SET EXERCISE
Take the material below and write it all out again exactly.

RECORDS FOR THE TASK
▬▬▬▬▬▬▬▬▬▬

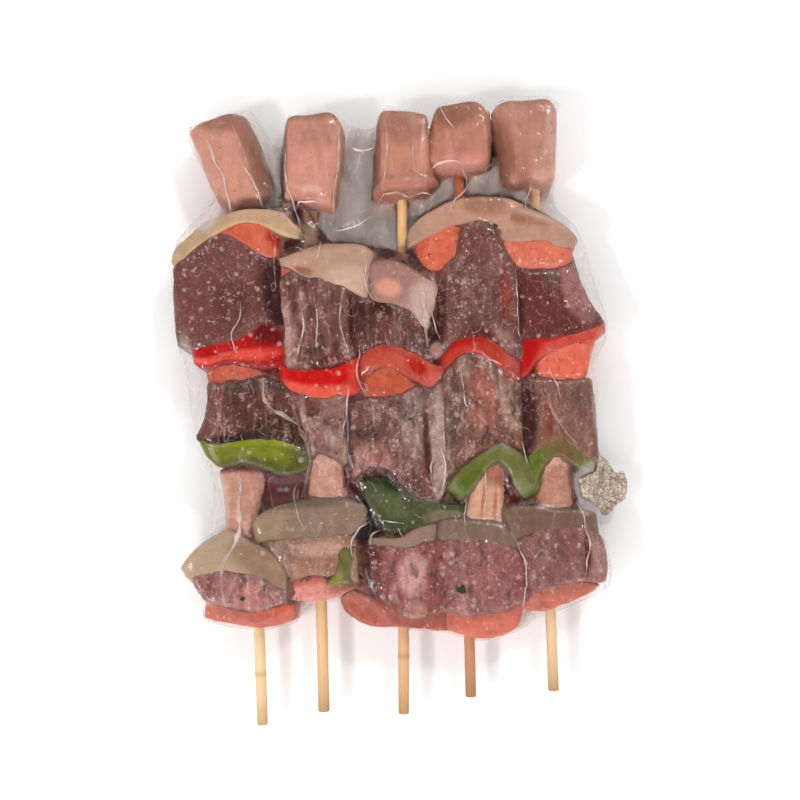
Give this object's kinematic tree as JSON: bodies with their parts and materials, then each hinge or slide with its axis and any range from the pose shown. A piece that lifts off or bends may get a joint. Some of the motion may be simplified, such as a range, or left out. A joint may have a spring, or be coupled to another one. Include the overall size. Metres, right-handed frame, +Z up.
{
  "type": "vacuum pack of anticucho skewers",
  "caption": "Clear vacuum pack lying flat, with raw meat, sausage, onion and pepper threaded on round bamboo sticks whose bare handles stand out of one end.",
  "frame": {"origin": "middle of the pack's plan, with its stick handles, on the surface it lies on", "axes": "+Y along the skewers, away from the bare handles; +X to the right seen from above; +Z up, shown side up"},
  "size_m": [0.197, 0.2708, 0.029],
  "materials": {
    "film": "clear gloss film",
    "bamboo": "bare sanded bamboo",
    "sausage": "smooth moist skin",
    "longaniza": "moist paprika sausage",
    "beef": "raw meat under film",
    "onion": "satin onion layer",
    "red_pepper": "shiny pepper skin",
    "green_pepper": "shiny pepper skin",
    "juice": "dark meat juice",
    "herb": "matt dried leaf"
  },
  "bodies": {
    "root": {"vacuum_bag": "film", "stick_1": "bamboo", "stick_2": "bamboo", "stick_3": "bamboo", "stick_4": "bamboo", "stick_5": "bamboo"}
  },
  "joints": []
}
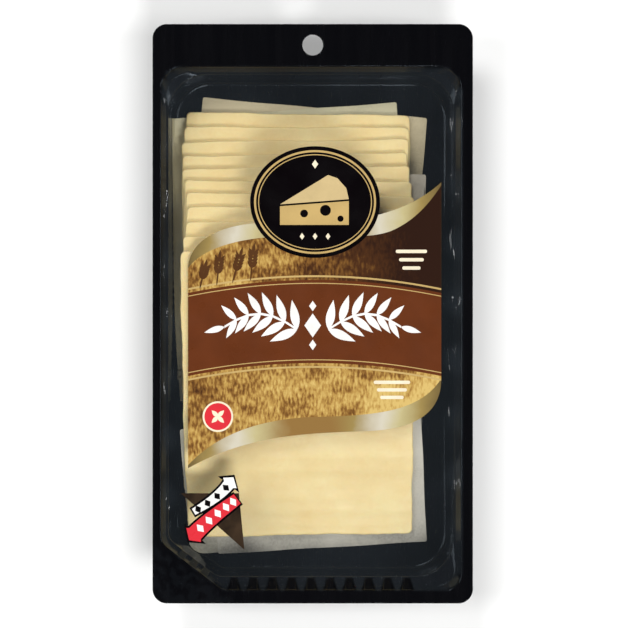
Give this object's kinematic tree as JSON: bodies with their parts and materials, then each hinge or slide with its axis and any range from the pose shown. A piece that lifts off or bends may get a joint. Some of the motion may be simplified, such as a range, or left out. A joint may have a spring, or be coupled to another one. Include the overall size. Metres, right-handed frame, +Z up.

▬▬▬▬▬▬▬▬▬▬

ANSWER TO THIS EXERCISE
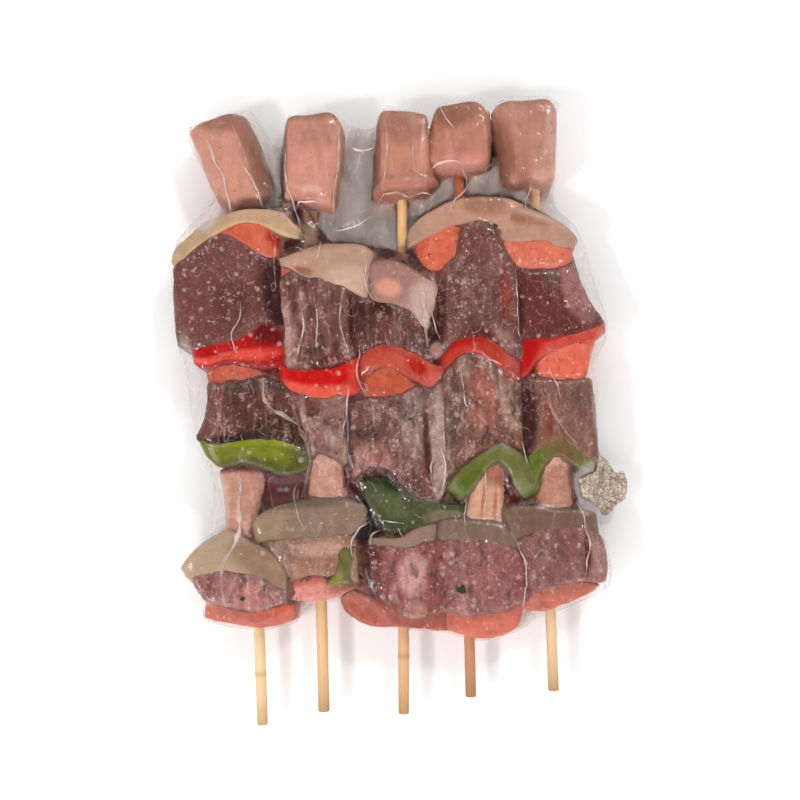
Give this object's kinematic tree as JSON: bodies with their parts and materials, then each hinge or slide with its axis and any range from the pose shown. A piece that lifts off or bends may get a joint. Some of the motion may be simplified, such as a range, or left out. A joint may have a spring, or be coupled to another one. Include the overall size. Metres, right-handed frame, +Z up.
{
  "type": "vacuum pack of anticucho skewers",
  "caption": "Clear vacuum pack lying flat, with raw meat, sausage, onion and pepper threaded on round bamboo sticks whose bare handles stand out of one end.",
  "frame": {"origin": "middle of the pack's plan, with its stick handles, on the surface it lies on", "axes": "+Y along the skewers, away from the bare handles; +X to the right seen from above; +Z up, shown side up"},
  "size_m": [0.197, 0.2708, 0.029],
  "materials": {
    "film": "clear gloss film",
    "bamboo": "bare sanded bamboo",
    "sausage": "smooth moist skin",
    "longaniza": "moist paprika sausage",
    "beef": "raw meat under film",
    "onion": "satin onion layer",
    "red_pepper": "shiny pepper skin",
    "green_pepper": "shiny pepper skin",
    "juice": "dark meat juice",
    "herb": "matt dried leaf"
  },
  "bodies": {
    "root": {"vacuum_bag": "film", "stick_1": "bamboo", "stick_2": "bamboo", "stick_3": "bamboo", "stick_4": "bamboo", "stick_5": "bamboo"}
  },
  "joints": []
}
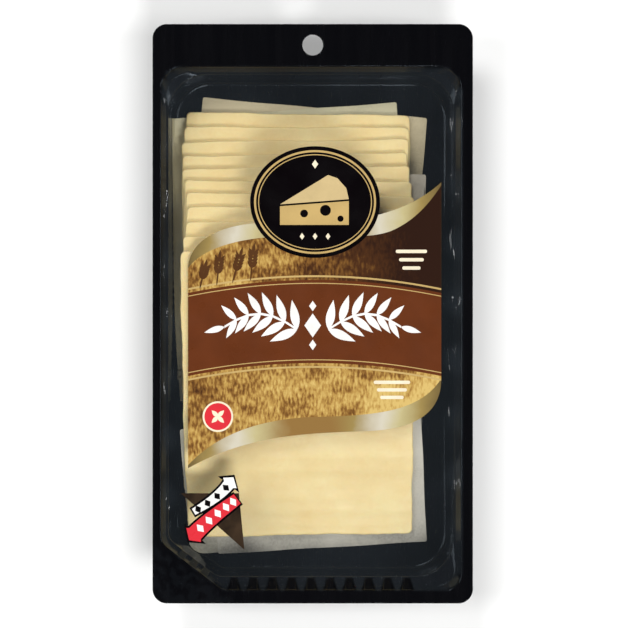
Give this object's kinematic tree as JSON: bodies with their parts and materials, then each hinge or slide with its axis and any range from the pose shown. A piece that lifts off or bends may get a joint. Some of the motion may be simplified, such as a range, or left out. A joint may have a spring, or be coupled to another one. Include the overall size. Metres, right-handed frame, +Z up.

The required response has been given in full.